Static prioritization techniques aren't enough

Many enterprises rely on static risk factors, like NVD/CVSS severity, to start triaging this lengthy list of vulnerabilities and prioritizing which ones to fix first. However, these point-in-time pictures of risk miss many important factors for accurate and impactful prioritization

Newer risk factors, such as EPSS (exploit prediction scoring system), attempt to incorporate more information about the vulnerability but still exclude key details such as the broader application or business context. Like other static risk factors, EPSS still follows a narrow, siloed focus on individual issues, not your applications. Each issue evaluated by EPSS is specific to a given CVE, as opposed to what impacts your entire organization most. 

Many companies have turned to reachability to enhance their static prioritization techniques to better understand which vulnerabilities to remediate first. Static reachability looks at the vulnerability definition, pulls information on where the vulnerability exists in a given version of a library, and then tries to determine if there is a call path from your first-party code to the function where the vulnerability likely resides. Teams can then combine different static signals, like reachability data and a high CVSS or EPSS score, to determine which fixes to address first.

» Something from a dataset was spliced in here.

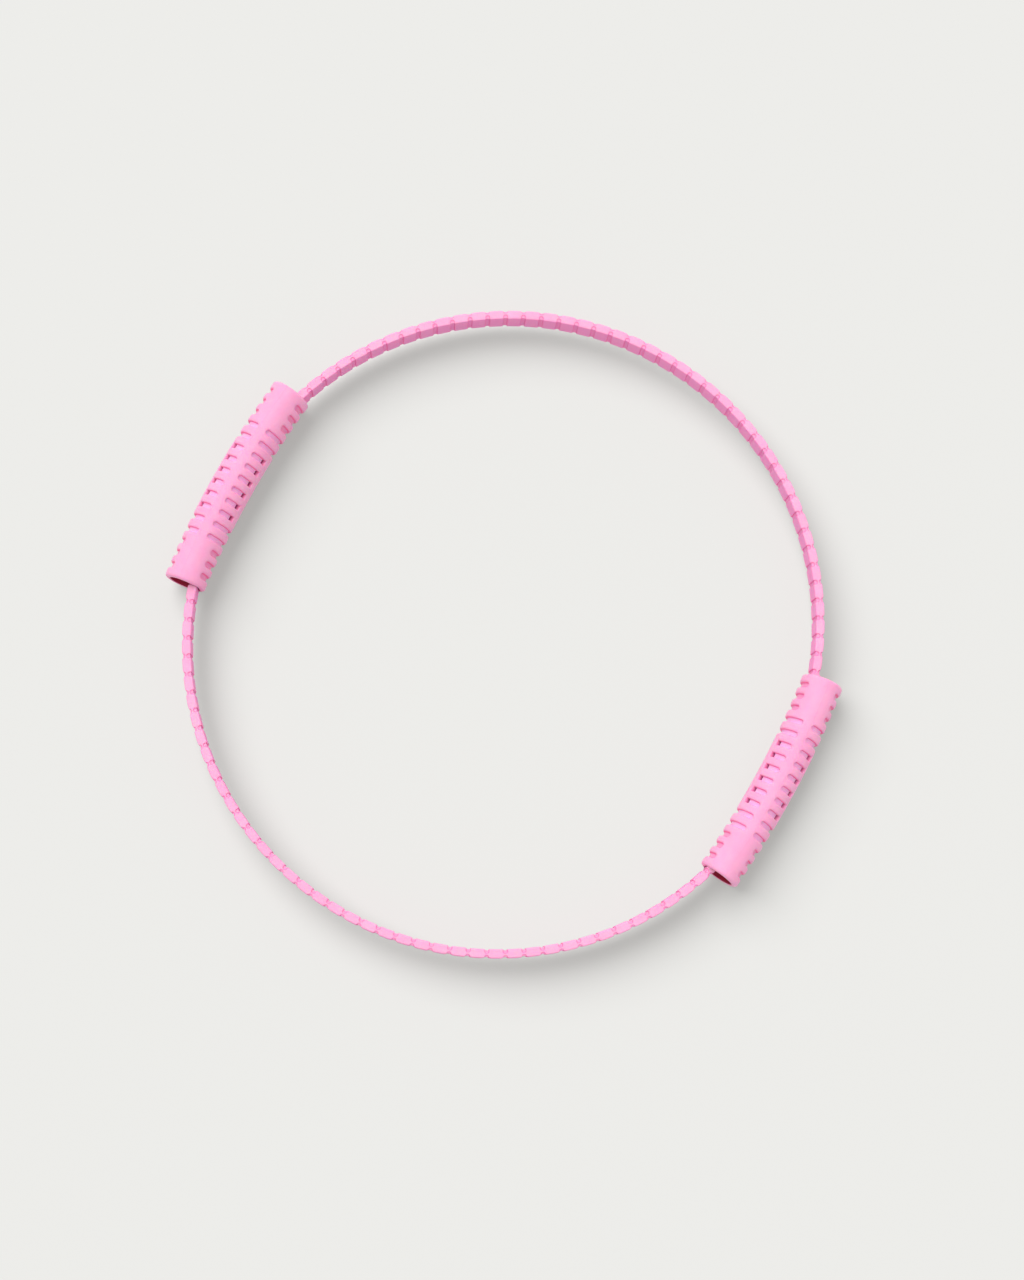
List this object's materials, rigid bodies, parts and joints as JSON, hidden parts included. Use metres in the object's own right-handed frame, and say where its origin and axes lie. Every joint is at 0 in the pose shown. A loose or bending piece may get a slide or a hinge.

While static reachability can help with the prioritization process, it can also leave gaps. For instance, static reachability might help identify code paths that are calling vulnerable functions, but the inverse isn't true: it can't definitively tell you when something is not reachable. Also, not all vulnerabilities include the information needed for static reachability analysis. There are, however, techniques that can be used to determine the functions that are vulnerable in open source packages. For example, Snyk leverages an AI-powered solution that evaluates fix commits to calculate them. 

Ultimately, using static reachability conjointly with CVSS/EPSS improves prioritization techniques, but prioritization can be enhanced even further by incorporating crucial context: the importance of a given artifact to their businesses. So, teams must consider contextual factors besides static reachability in order to accurately prioritize vulnerabilities based on actual risk to the business.

Organizations need a holistic approach to risk prioritization

One thing to keep in mind with vulnerabilities is that high criticality and reachability do not equal exploitability. 

Let's unpack this idea; say you have two vulnerabilities: a "reachable,” critical severity vulnerability that’s running in your internal dev sandbox, and a medium-severity vulnerability without reachability data running in production. Which one should you fix first? What if the medium-severity vuln in production has an easy, well-known exploit and is in an internet-exposed container on the edge? While the medium-severity vuln might seem like a no-brainer, static signals alone might actually rank the sandbox vulnerability as a higher priority!

With this example in mind, we see that static reachability often doesn’t give us the whole picture. While static reachability offers insights for priorizing vulnerabilities, it doesn’t enable teams to manage overall risk. Fixing a large number of critical severity vulnerabilities may look good on paper, but the real impact lies in remediating the vulnerabilities that pose the most potential harm to your business and its bottom line.

Here are some additional signals that can fill in the blanks left behind by static reachability: 

  • Is the vulnerability even applicable to the operating system that the service is running in?

  • Is the app critical to the business? Which specific role does it play and how does it relate back to the business’s key functions?

  • Is it deployed? If so, where is it deployed, is it public-facing or public-reachable, and are the packages loaded?

  • Does the service the vulnerability is in have access to sensitive data?

Contextual risk-based prioritization with Snyk

Because enterprises can’t resolve all open source vulnerabilities—or even all high- or critical-level vulnerabilities—prioritizing security issues correctly is crucial. At Snyk, we not only help organizations find and fix software vulnerabilities, but we also help prioritize remediation based on real-world risk to the enterprise. Our solutions strengthen organizations’ application security processes with the following: 

  • Risk-based prioritization enables organizations to clearly understand the likelihood that an exploit could happen and the impact that would follow if it occurred.

  • Reachability from code to cloud, including both static reachability, which analyzes code and vulnerable functions, and dynamic reachability, which looks at the app’s deployed/runtime environment. Our solution is powered by AI, and validated by human security experts, strengthening accuracy and coverage.

  • Application context from SCMs, developer portals, CMDBs, and more. This in-depth context enables enterprises to further narrow down vulnerabilities to address based on code ownership, repository freshness, and other factors.

  • Flexibility for enterprises, with the ability to integrate proprietary security and compliance guidelines directly into the Snyk solution.

  • Holistic risk score that is simple to leverage in your AppSec efforts. These scores enable users to prioritize SCA issues across the environment or drill down and understand the impact of specific risk factors, including static reachability.